Quelques exemples récents soulignent cette boulimie normative, procédurière et jurisprudentielle, à l’impact dévastateur pour l’autorité de l’Etat:

- S’appuyant directement sur « la directive retour de 2008 », le Conseil d’Etat vient de rendre un avis le 21 mars 2011 qui, de facto, bloque en grande partie les reconduites à la frontière des migrants en situation illégale, jusqu’à la promulgation d’une future loi en débat au Parlement.

- Un avis de la Cour de Justice de l’Union européenne du 22 juin 2010 limite fortement, en vertu du système Schengen et de la libre circulation, la possibilité d’opérer des contrôles frontaliers dans une bande de 20 kilomètres pour lutter contre l’immigration illégale.

- La Cour européenne des droits de l’homme, par un arrêt du 23 septembre 2010 (Boussara), interdit à l’administration d’expulser un étranger condamné à 5 ans de prison pour trafic de stupéfiants, l’oblige à le régulariser au nom du droit au respect de la vie privée et familiale.

- L’article 32 du code communautaire des visas (règlement du 13 juillet 2009) force l’administration, à compter du 5 avril 2011, à motiver, justifier tout refus d’accorder des visas de court séjour (2 millions par an) ce qui ouvre la voie à une explosion du contentieux.

- Le Conseil d’Etat, par un arrêt du 7 avril 2010 (Jabnoun), oblige l’administration à régulariser un étranger malade, en situation irrégulière, s’il n’a pas personnellement les moyens d’être soigné dans son pays d’origine, par exemple par une couverture sociale.

- La Cour européenne des droits de l’homme s’apprête sans doute à remettre en cause la « procédure prioritaire » qui permet de traiter en quelques jours les demandes d’asiles abusives, rendant alors notre système d’asile ingérable.

-On pourrait aussi parler de la réforme de la garde à vue, imposée par la Cour européenne des droits de l’homme et par le Conseil constitutionnel, rendant obligatoire la présence de l’avocat dès le début, et qui préoccupe beaucoup les policiers quant à l’efficacité des enquêtes.

La seule chose qui est nouvelle, encore une fois, c’est l’accélération stupéfiante de ce phénomène en quelques mois, quelques années.

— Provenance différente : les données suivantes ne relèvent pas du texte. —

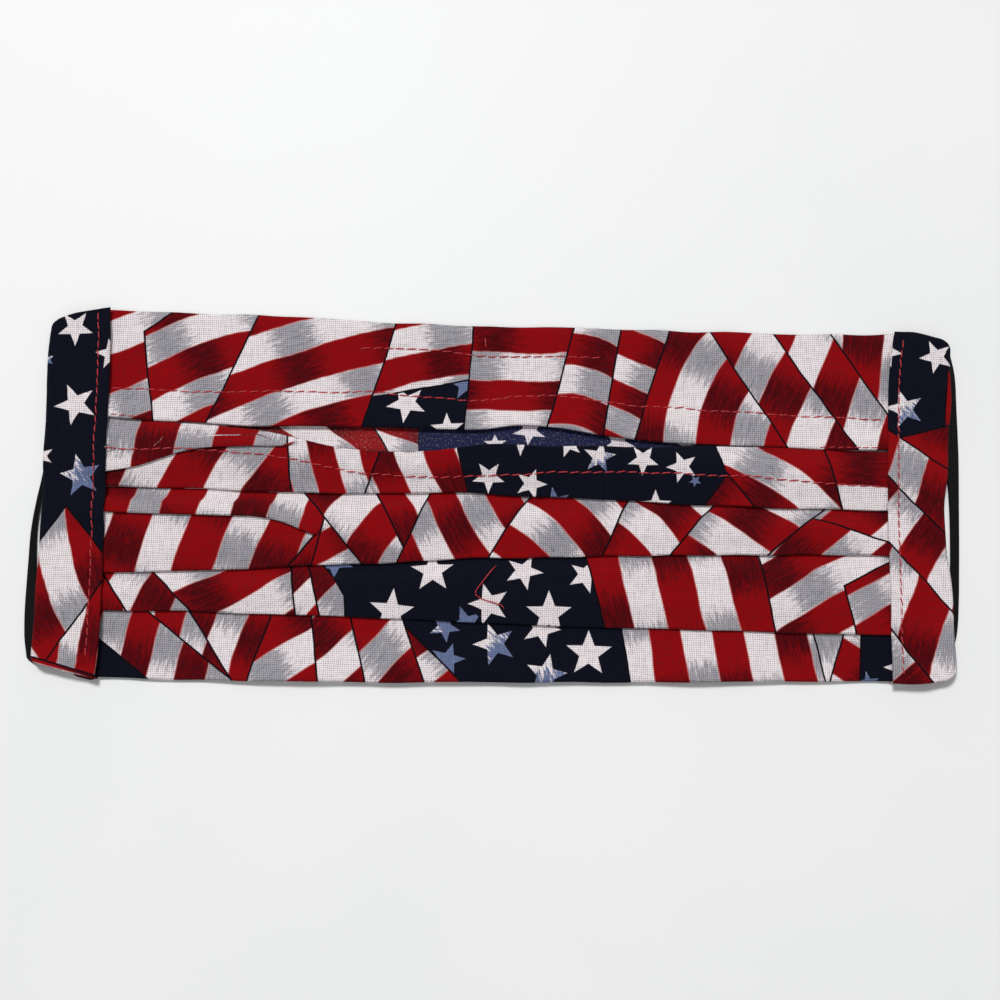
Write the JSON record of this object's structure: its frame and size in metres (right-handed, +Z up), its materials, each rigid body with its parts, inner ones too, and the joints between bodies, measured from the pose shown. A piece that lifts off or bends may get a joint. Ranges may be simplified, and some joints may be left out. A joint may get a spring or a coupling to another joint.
{
  "type": "pleated cloth face mask",
  "caption": "Pleated cotton face mask lying flat with its inner side up: a slit filter pocket in the lining, a casing at each end and a flat elastic ear loop through each casing.",
  "frame": {"origin": "on the surface the mask lies on, under the middle of the whole mask, ear loops included", "axes": "+X along the mask from one casing to the other, +Y towards its top edge over the nose, +Z up out of its inner side"},
  "size_m": [0.192, 0.0776, 0.0075],
  "materials": {
    "print_cotton": "matt plain-weave cotton, printed red, white, grey and navy",
    "casing_cotton": "matt plain-weave cotton, printed navy, red and white",
    "elastic": "matt black braided elastic"
  },
  "bodies": {
    "root": {"pleated_body": "print_cotton", "upper_lining": "print_cotton", "casing_left": "casing_cotton", "casing_right": "casing_cotton", "ear_loop_left": "elastic", "ear_loop_right": "elastic"}
  },
  "joints": []
}
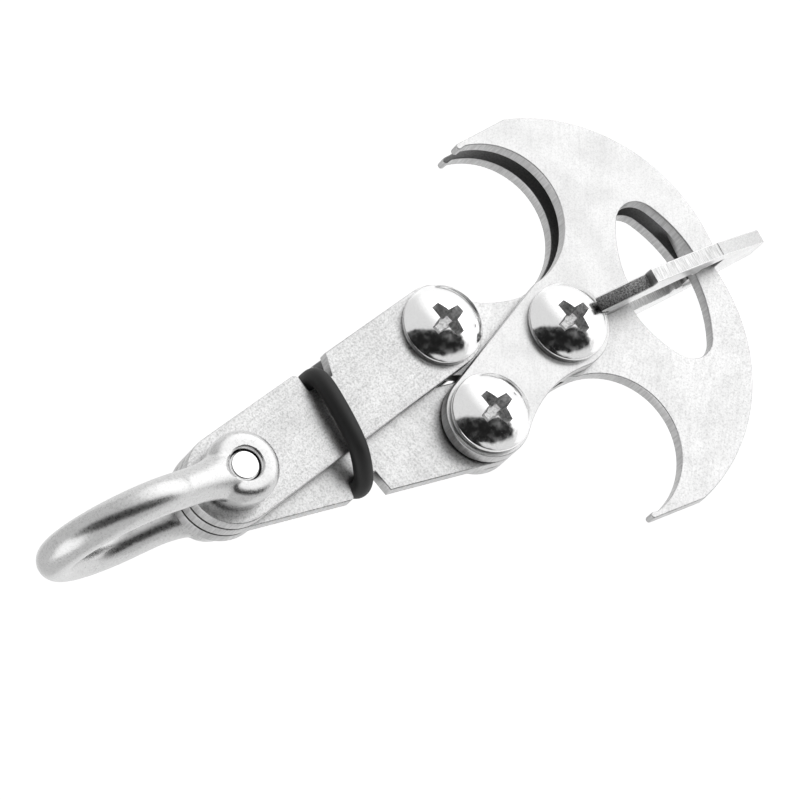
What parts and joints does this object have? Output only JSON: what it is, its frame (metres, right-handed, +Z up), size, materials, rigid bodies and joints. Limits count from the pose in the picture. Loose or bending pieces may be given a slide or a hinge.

Il correspond sans doute à une tendance globale, la judiciarisation des sociétés sur le modèle américain. Il contribue à affaiblir le politique. L’Etat de droit semble s’emballer, devenir comme fou, au détriment de l’autorité politique, contre le pouvoir du peuple et celui de ses représentants élus, contre la démocratie. Il a sans doute aussi des explications idéologiques : les instances européennes, les juridictions suprêmes font partie de ces élites sous l’emprise de la pensée unique sur la sécurité et l’immigration, qui privilégient les droits formels des individus sur l’intérêt général ou celui des personnes dans leur vie quotidienne. Pour reprendre une expression banale mais juste : trop de droit finit par tuer le droit.

Nous luttons contre cette tendance, avec acharnement, point par point, sans relâche, mais à contre-courant … On ne pourra vraiment sortir de ce mécanisme que par une logique de recours au référendum, le jour où les conditions politiques le permettront sans risque de confusion entre la question posée et un vote de protestation. Face à une décision émanant directement du peuple, on peut supposer que les hautes juridictions choisiront de se soumettre, sauf à abolir ouvertement la démocratie.

Pardon à mes lecteurs pour la complexité de ce texte, j’imagine qu’il est incompréhensible pour des personnes non familières du jargon juridique. C’est une éternelle question : comment expliquer en termes simples, non technocratiques et en quelques mots des sujets d’une complexité inouïe mais vitaux pour notre vie collective.